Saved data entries
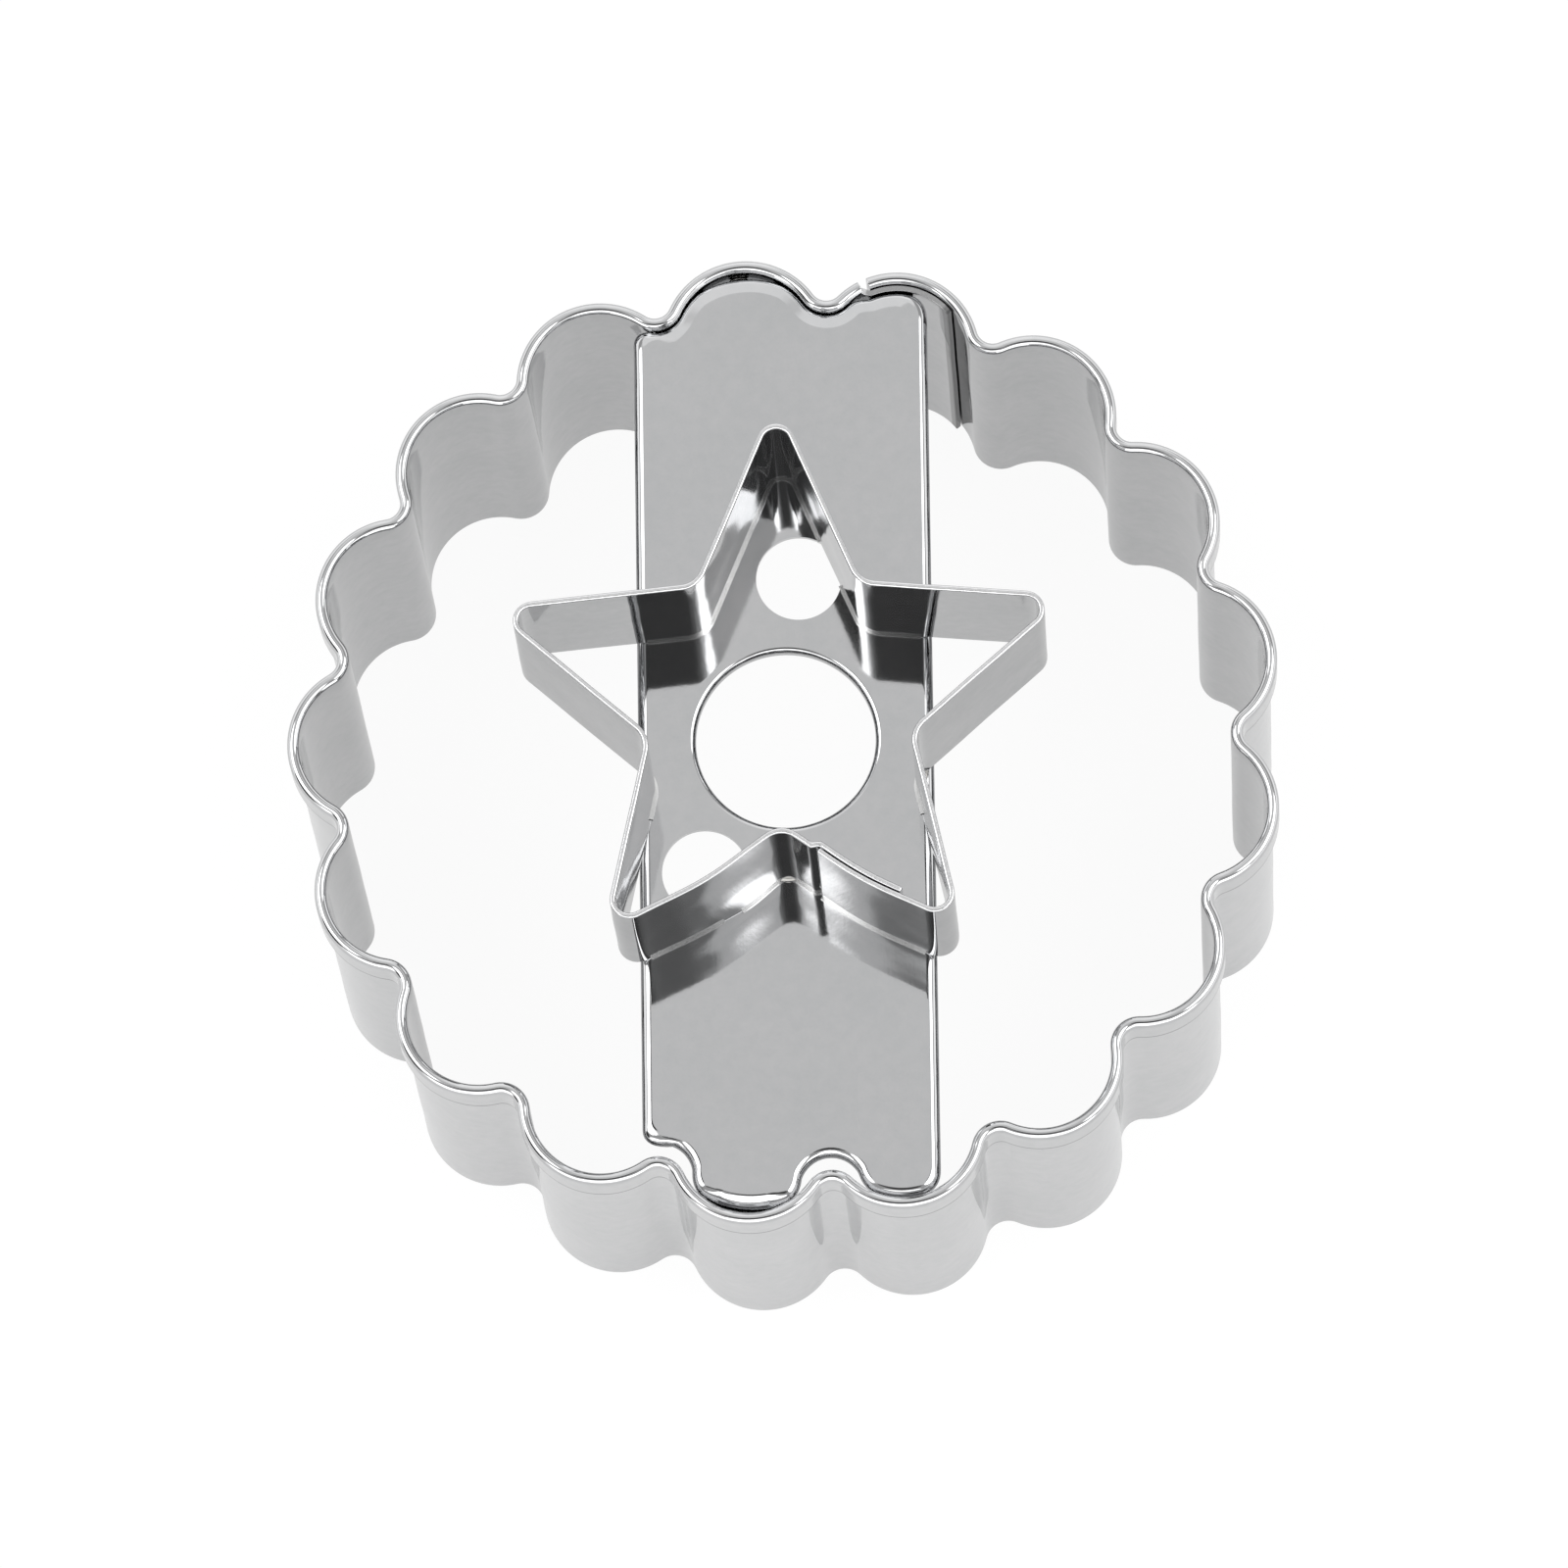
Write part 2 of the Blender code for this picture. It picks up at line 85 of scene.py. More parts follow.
# Amount of painted shade at the lap's very end, where it fades over its reach, and along the lap's top
PAINTED_SHADE_AT_END = 1.6
PAINTED_SHADE_REACH = 0.6 * MM
PAINTED_SHADE_AT_TOP = 0.55
# Amounts between which the painted shade comes to show and then to turn black, and how well it covers
PAINTED_SHADE_SHOWS = (0.35, 0.65)
PAINTED_SHADE_BLACKENS = (1.0, 1.3)
PAINTED_SHADE_COVER = 0.85
# Sizes of the marks in the polish. Real rolling lines, about 0.02 mm apart, are drawn coarser to show
ROLLING_LINES = 0.12 * MM
MOTTLE = 0.7 * MM
CLOUDS = 6.0 * MM
RELIEF_DEPTH = 0.0012 * MM
# How much of the tone is mottle and not clouds, and how strong the rolling lines are beside the mottle
MOTTLE_SHARE = 0.6
ROLLING_SHARE = 0.3
# On a bent strip the rolling lines run round the piece
ROUND_THE_PIECE = (0.06, 0.06, 1.0)
STRIP_ROUGHNESS = (0.05, 0.09)


def add_node(tree, kind, inputs=None, **settings):
    """Add a node with its settings. Inputs go by name or number and take a value, a socket or a node."""
    node = tree.nodes.new(kind)
    for name, value in settings.items():
        setattr(node, name, value)
    for place, source in (inputs or {}).items():
        if isinstance(source, bpy.types.Node):
            source = source.outputs[0]
        if isinstance(source, bpy.types.NodeSocket):
            tree.links.new(source, node.inputs[place])
        else:
            node.inputs[place].default_value = source
    return node


def linear_colour(code):
    """Linear colour of an sRGB hex code."""
    channels = [int(code[place:place + 2], 16) / 255.0 for place in (1, 3, 5)]
    return [(c / 12.92 if c <= 0.04045 else ((c + 0.055) / 1.055) ** 2.4) for c in channels] + [1.0]


def new_material(name):
    """A new material, its tree and the socket that gives places on the piece."""
    material = bpy.data.materials.new(name)
    material.use_nodes = True
    tree = material.node_tree
    return material, tree, add_node(tree, "ShaderNodeTexCoord").outputs["Object"]


def finish_metal(tree, tones, tone, gloss, height, depth):
    """Lead a pattern to the colour, the roughness and the relief of a metal."""
    shader = tree.nodes["Principled BSDF"]
    shader.inputs["Metallic"].default_value = 1.0
    colour = add_node(tree, "ShaderNodeMix", {"Factor": tone, "A": linear_colour(tones[0]),
                                              "B": linear_colour(tones[1])}, data_type="RGBA")
    bump = add_node(tree, "ShaderNodeBump", {"Height": height, "Strength": 1.0, "Distance": depth})
    tree.links.new(colour.outputs["Result"], shader.inputs["Base Color"])
    tree.links.new(gloss.outputs["Result"], shader.inputs["Roughness"])
    tree.links.new(bump.outputs["Normal"], shader.inputs["Normal"])


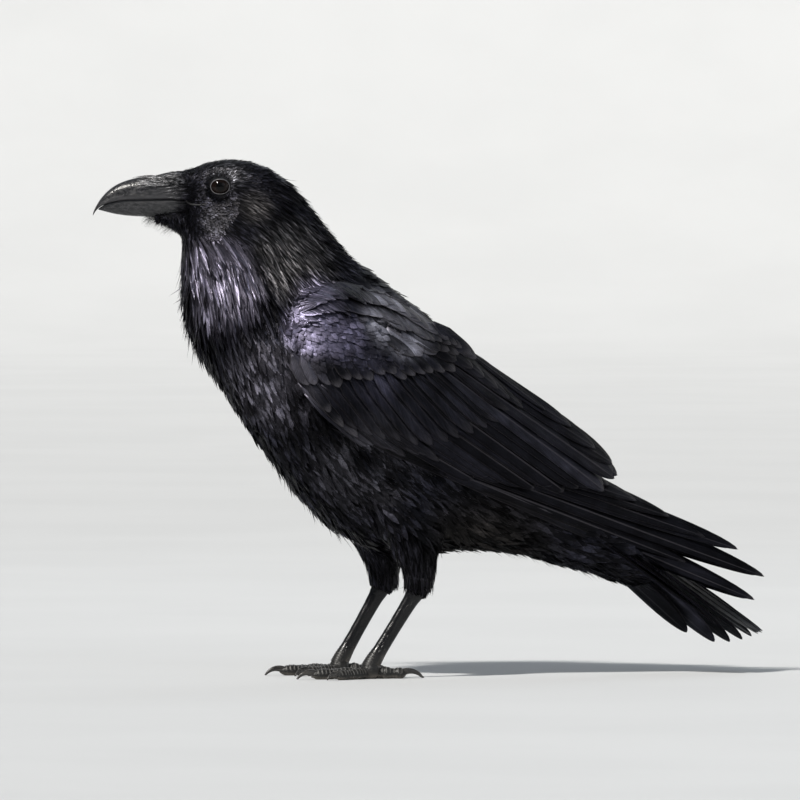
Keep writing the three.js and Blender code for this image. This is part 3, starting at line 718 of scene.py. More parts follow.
def groomSkin(mesh):  # stores the lie, the size and each coat's cover on the skin
    s = groomSettings
    points, normals = pointsOf(mesh), normalsOf(mesh)
    left = points[:, :1] >= 0
    mirror = np.where(left, [1, 1, 1], [-1, 1, 1])
    (spots, ways), (otherSpots, otherWays) = guideLines(1), guideLines(-1)
    lie, size = np.zeros_like(points), np.zeros(len(points))
    covers = {coat: np.zeros(len(points)) for coat, _ in groom}
    total = np.zeros(len(points))
    onWing = readAttribute(mesh, "onWing")
    for i, (coat, _, _, scale) in enumerate(guides):
        distance = np.linalg.norm(points * mirror - np.where(left, spots[i], otherSpots[i]), axis=1) / mm
        weight = 1 / (distance + s["nearest"]) ** s["falloff"]
        weight *= onWing if coat in ("wing", "") else 1 - onWing
        lie += unit(np.where(left, ways[i], otherWays[i])) * weight[:, None]
        size += scale * weight
        covers[coat] += weight
        total += weight
    lie *= mirror
    size /= total
    clear = partRound(points, lie, size)
    lie -= normals * np.sum(lie * normals, axis=1, keepdims=True)
    storeAttribute(mesh, "lie", unit(lie), "FLOAT_VECTOR")
    storeAttribute(mesh, "outward", normals, "FLOAT_VECTOR")
    storeAttribute(mesh, "size", size)
    most = np.max(list(covers.values()), axis=0)
    for coat, weight in covers.items():
        storeAttribute(mesh, "cover " + coat, smoothStep(*s["border"], weight / most) * clear)


def partRound(points, lie, size):  # turns the coat away from the eyes and keeps it off them
    s = eyeSettings
    starts, whole = s["coatStarts"]
    reach, way = fromEyes(points)
    near = smoothStep(s["parting"], s["parted"], reach)
    lie += (way - lie) * near[:, None]
    size *= 1 - s["dwarfing"] * near
    return smoothStep(starts, whole, reach)


# one feather of each kind, a unit long and wide, root at the origin, tip along Y
vaneShapes = {  # blades: lean in degrees, length, width and start; steps along; teeth along the edges
    "scale": {"blades": [(0, 1, 1, 0)], "steps": 3, "teeth": 0.0, "point": 0.55, "arch": 0.3},
    "strand": {"blades": [(0, 1, 1, 0)], "steps": 3, "teeth": 0.0, "point": 1.0, "arch": 0.5},
    "hackle": {"blades": [(0, 1, 0.8, 0), (9, 0.85, 0.4, 0.3), (-11, 0.8, 0.4, 0.25)],
               "steps": 4, "teeth": 0.12, "point": 1.1, "arch": 0.4},
    "lance": {"blades": [(0, 1, 1, 0), (7, 0.8, 0.35, 0.35), (-8, 0.75, 0.35, 0.3)],
              "steps": 7, "teeth": 0.16, "point": 0.95, "arch": 0.4},
    "loose": {"blades": [(0, 1, 1, 0), (14, 0.97, 0.3, 0.5)],
              "steps": 5, "teeth": 0.2, "point": 0.8, "arch": 0.3},
    "round": {"blades": [(0, 1, 1, 0)], "steps": 6, "teeth": 0.05, "point": 0.42, "arch": 0.22},
}
vaneBuild = {
    "halfThickness": 0.25,  # at the middle, as a share of the coat's thickness
    "toothSlant": 0.06,  # how far a notch of the edge leans back
    "narrowest": 0.4,  # a narrower blade has no rim of its own
    "thinning": (4, 0.15),  # narrow parts are thin: this much of the half width, and this
}


def vaneWidth(along, point):  # half width: a narrow root, a full middle, a tip as round as point is small
    return np.minimum(1, 0.25 + along * 2.2) * (1 - along ** (2.2 / point)) ** (0.5 + 0.5 * point)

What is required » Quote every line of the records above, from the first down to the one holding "STRIP_ROUGHNESS = (0.05, 0.09)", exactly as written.

Worked answer »
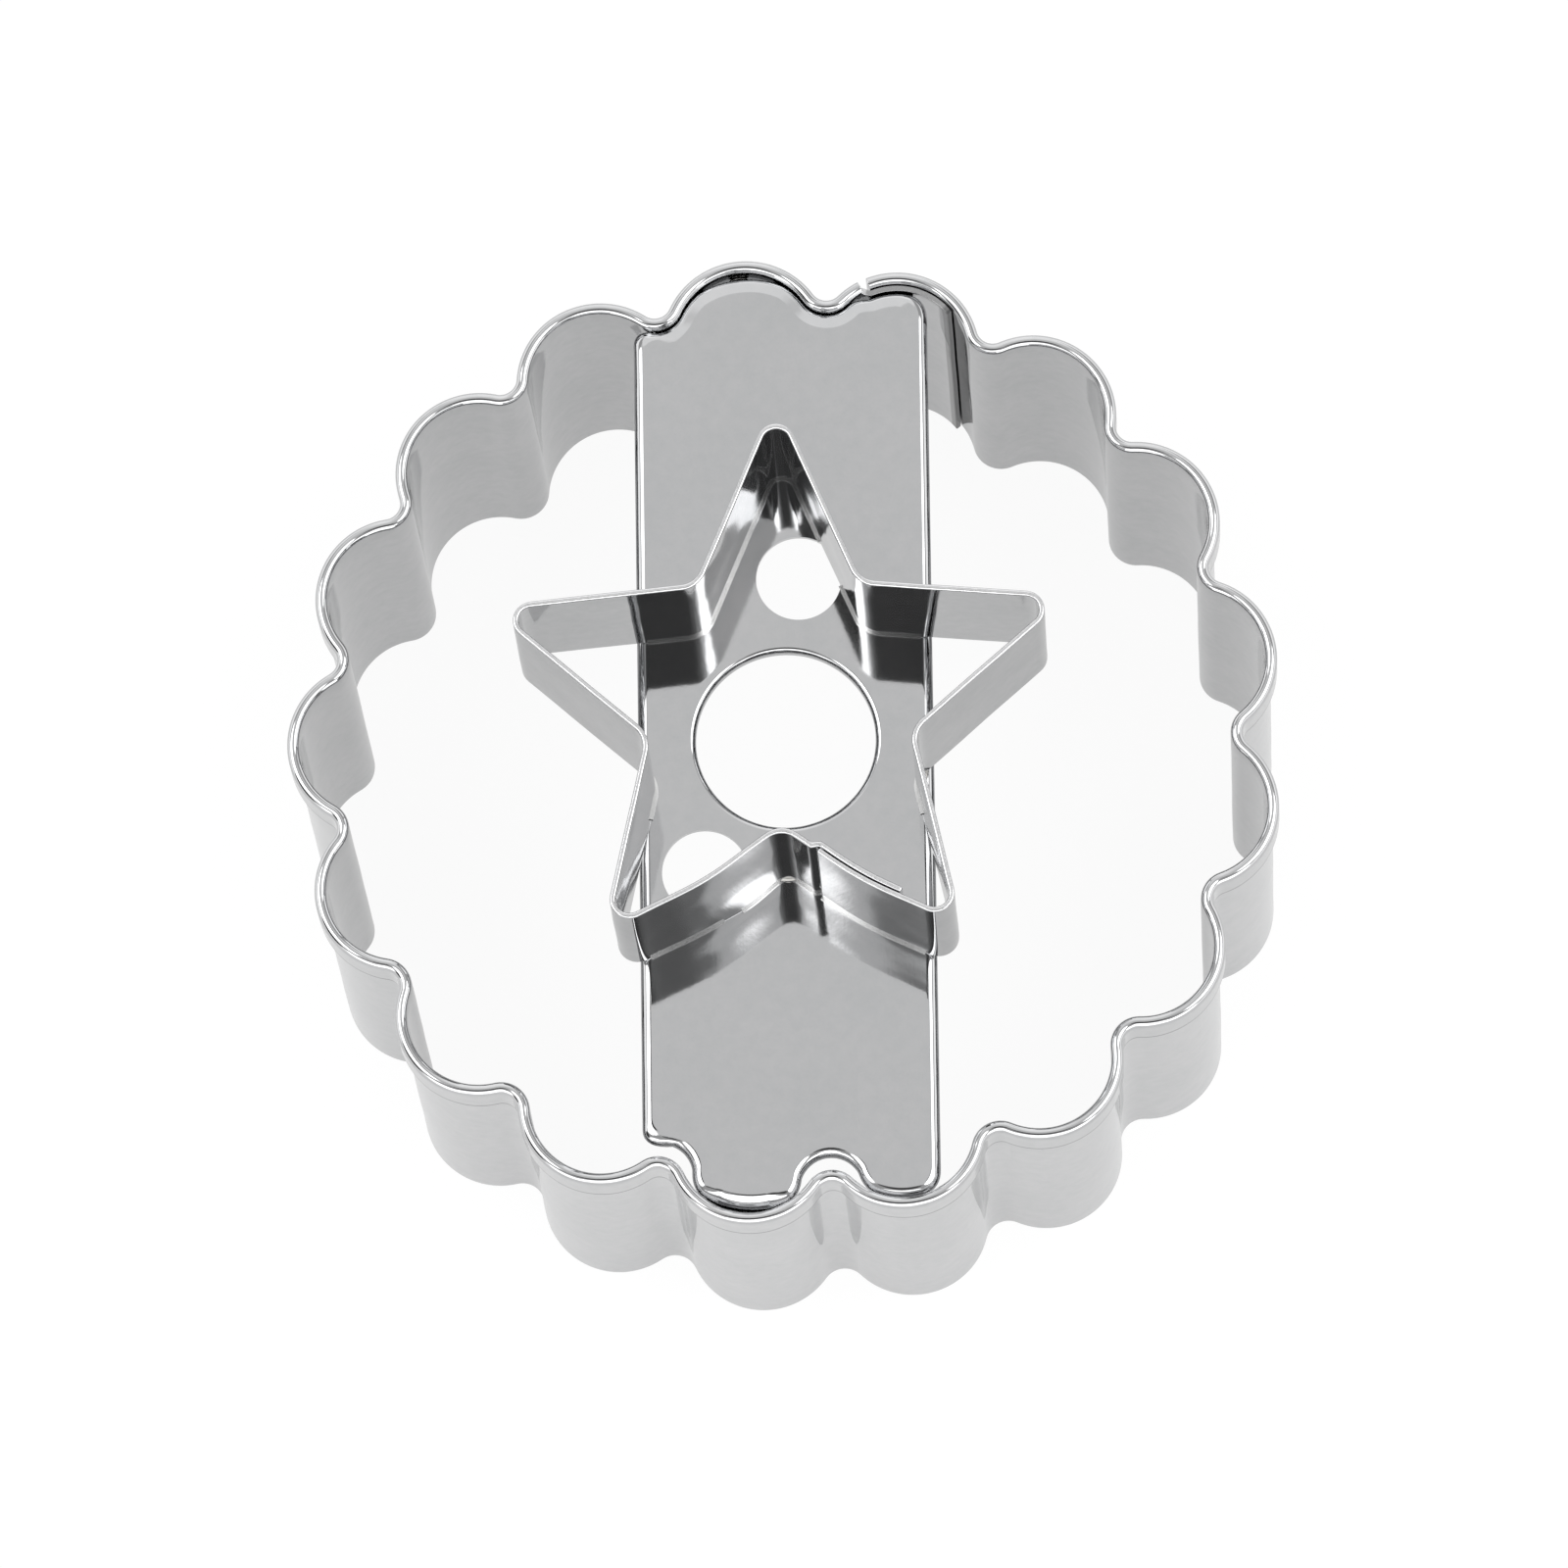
Write part 2 of the Blender code for this picture. It picks up at line 85 of scene.py. More parts follow.
# Amount of painted shade at the lap's very end, where it fades over its reach, and along the lap's top
PAINTED_SHADE_AT_END = 1.6
PAINTED_SHADE_REACH = 0.6 * MM
PAINTED_SHADE_AT_TOP = 0.55
# Amounts between which the painted shade comes to show and then to turn black, and how well it covers
PAINTED_SHADE_SHOWS = (0.35, 0.65)
PAINTED_SHADE_BLACKENS = (1.0, 1.3)
PAINTED_SHADE_COVER = 0.85
# Sizes of the marks in the polish. Real rolling lines, about 0.02 mm apart, are drawn coarser to show
ROLLING_LINES = 0.12 * MM
MOTTLE = 0.7 * MM
CLOUDS = 6.0 * MM
RELIEF_DEPTH = 0.0012 * MM
# How much of the tone is mottle and not clouds, and how strong the rolling lines are beside the mottle
MOTTLE_SHARE = 0.6
ROLLING_SHARE = 0.3
# On a bent strip the rolling lines run round the piece
ROUND_THE_PIECE = (0.06, 0.06, 1.0)
STRIP_ROUGHNESS = (0.05, 0.09)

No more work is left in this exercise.